>>>>

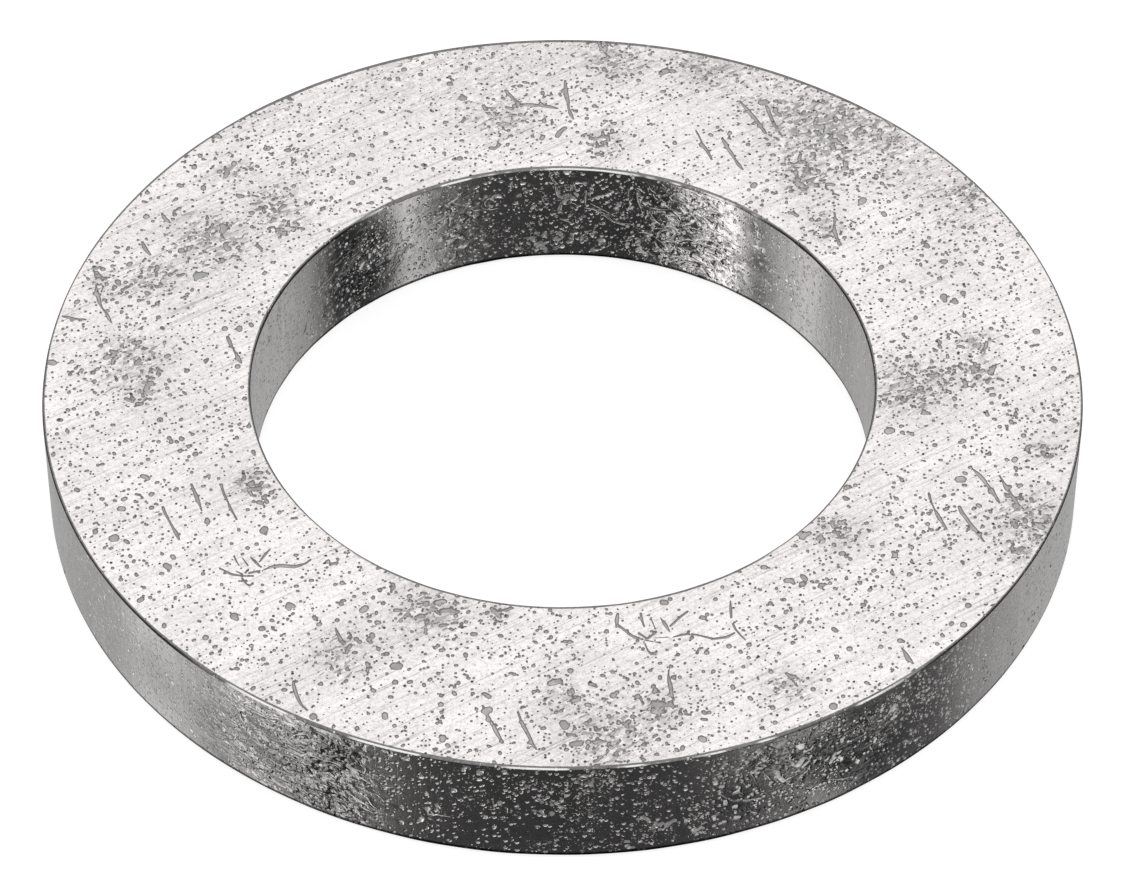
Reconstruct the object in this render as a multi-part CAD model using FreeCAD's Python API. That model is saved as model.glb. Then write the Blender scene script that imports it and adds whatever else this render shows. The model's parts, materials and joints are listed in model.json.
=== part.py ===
import FreeCAD, Part
import math
import os

# A plain flat washer of the small series, for an M5 screw. Lengths are in millimetres.
# It is one ring. The origin is the centre of the lower bearing face, and +Z runs up through the hole.

# Driving dimensions
outer_diameter = 8.90
hole_diameter = 5.34
thickness = 1.07
edge_round = 0.025  # radius that tumbling leaves on each of the four circular edges

# Directions and angles
origin = FreeCAD.Vector(0, 0, 0)
ring_axis = FreeCAD.Vector(0, 0, 1)
quarter_turn = math.pi / 2
full_turn_degrees = 360


def profile_point(centre, angle):
    """A point on the round of one corner, in the XZ plane, where X is the distance from the axis."""
    return FreeCAD.Vector(
        centre.x + edge_round * math.cos(angle),
        0,
        centre.z + edge_round * math.sin(angle),
    )


def ring_profile():
    """The ring's section: an upright rectangle beside the axis, with its four corners rounded."""
    inner = hole_diameter / 2 + edge_round
    outer = outer_diameter / 2 - edge_round
    low = edge_round
    high = thickness - edge_round
    # Anticlockwise from the outer top corner, each with a quarter turn of round.
    corner_centres = [
        FreeCAD.Vector(outer, 0, high),
        FreeCAD.Vector(inner, 0, high),
        FreeCAD.Vector(inner, 0, low),
        FreeCAD.Vector(outer, 0, low),
    ]
    rounds = []
    for index, centre in enumerate(corner_centres):
        start = index * quarter_turn
        rounds.append(
            (
                profile_point(centre, start),
                profile_point(centre, start + quarter_turn / 2),
                profile_point(centre, start + quarter_turn),
            )
        )
    edges = []
    for index, (first, middle, last) in enumerate(rounds):
        next_first = rounds[(index + 1) % len(rounds)][0]
        edges.append(Part.Arc(first, middle, last).toShape())
        edges.append(Part.LineSegment(last, next_first).toShape())
    return Part.Face(Part.Wire(edges))


def flat_washer():
    """The ring: its section turned once round the axis."""
    return ring_profile().revolve(origin, ring_axis, full_turn_degrees)


os.makedirs("parts", exist_ok=True)
flat_washer().exportStep("parts/flat_washer.step")
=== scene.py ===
import json
import math

import bpy
import numpy as np
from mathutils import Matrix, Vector
from mathutils.geometry import delaunay_2d_cdt


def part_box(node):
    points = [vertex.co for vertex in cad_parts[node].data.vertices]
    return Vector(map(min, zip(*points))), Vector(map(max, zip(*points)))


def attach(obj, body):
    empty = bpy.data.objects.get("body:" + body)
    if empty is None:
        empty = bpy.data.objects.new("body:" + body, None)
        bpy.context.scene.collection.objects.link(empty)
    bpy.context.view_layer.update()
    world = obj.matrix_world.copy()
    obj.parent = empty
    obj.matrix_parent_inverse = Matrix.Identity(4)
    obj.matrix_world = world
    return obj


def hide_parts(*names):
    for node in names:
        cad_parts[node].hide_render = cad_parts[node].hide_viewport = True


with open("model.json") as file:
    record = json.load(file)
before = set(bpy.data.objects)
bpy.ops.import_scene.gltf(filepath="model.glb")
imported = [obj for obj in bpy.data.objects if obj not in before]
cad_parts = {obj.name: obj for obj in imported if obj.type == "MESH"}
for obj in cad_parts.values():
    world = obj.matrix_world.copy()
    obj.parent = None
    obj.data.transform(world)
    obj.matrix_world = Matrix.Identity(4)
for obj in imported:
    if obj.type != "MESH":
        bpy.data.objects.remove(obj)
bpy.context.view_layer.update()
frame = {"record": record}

# A worn steel washer. Its one CAD node is replaced by a closed mesh, with pits, scratches and folds cut into
# its surface. The mesh is worked out in millimetres and scaled to metres when it is made.

MM = 0.001
NODE = "flat_washer"


def mount(name):
    return next(m for m in frame["record"]["mounts"] if m["name"] == name)


# ---------------------------- sizes, in mm, from the frame

lowest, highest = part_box(NODE)
outer_radius = min(highest.x, highest.y, -lowest.x, -lowest.y) / MM
thickness = (highest.z - lowest.z) / MM
base_z = lowest.z / MM
hole_radius = mount("bore")["dims"]["r_mm"]
edge_round = (thickness - mount("bore")["dims"]["length_mm"]) / 2
mid_z = base_z + thickness / 2

# ---------------------------- fineness of the mesh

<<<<

Short task.
Using the material above, quote the first line and each line after it, stopping at and including the line that holds "# It is one".

Output for this exercise.
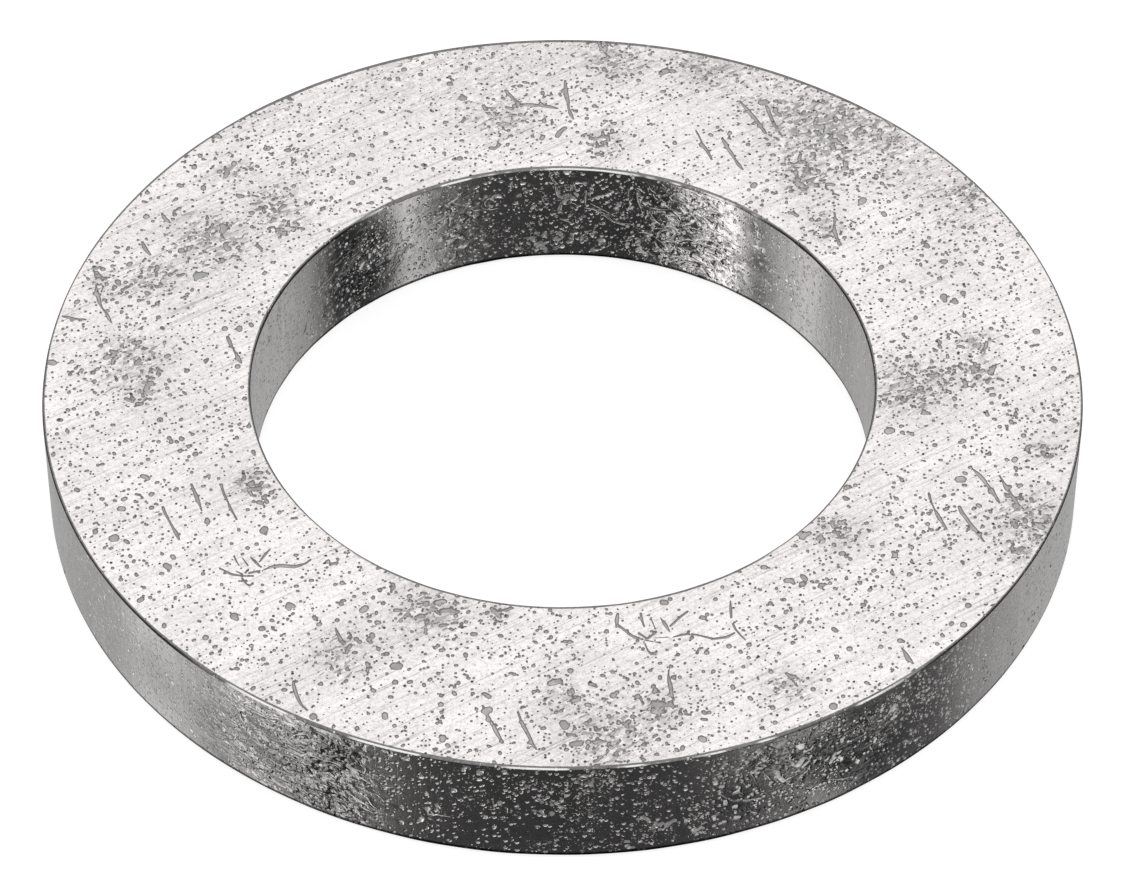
Reconstruct the object in this render as a multi-part CAD model using FreeCAD's Python API. That model is saved as model.glb. Then write the Blender scene script that imports it and adds whatever else this render shows. The model's parts, materials and joints are listed in model.json.
=== part.py ===
import FreeCAD, Part
import math
import os

# A plain flat washer of the small series, for an M5 screw. Lengths are in millimetres.
# It is one ring. The origin is the centre of the lower bearing face, and +Z runs up through the hole.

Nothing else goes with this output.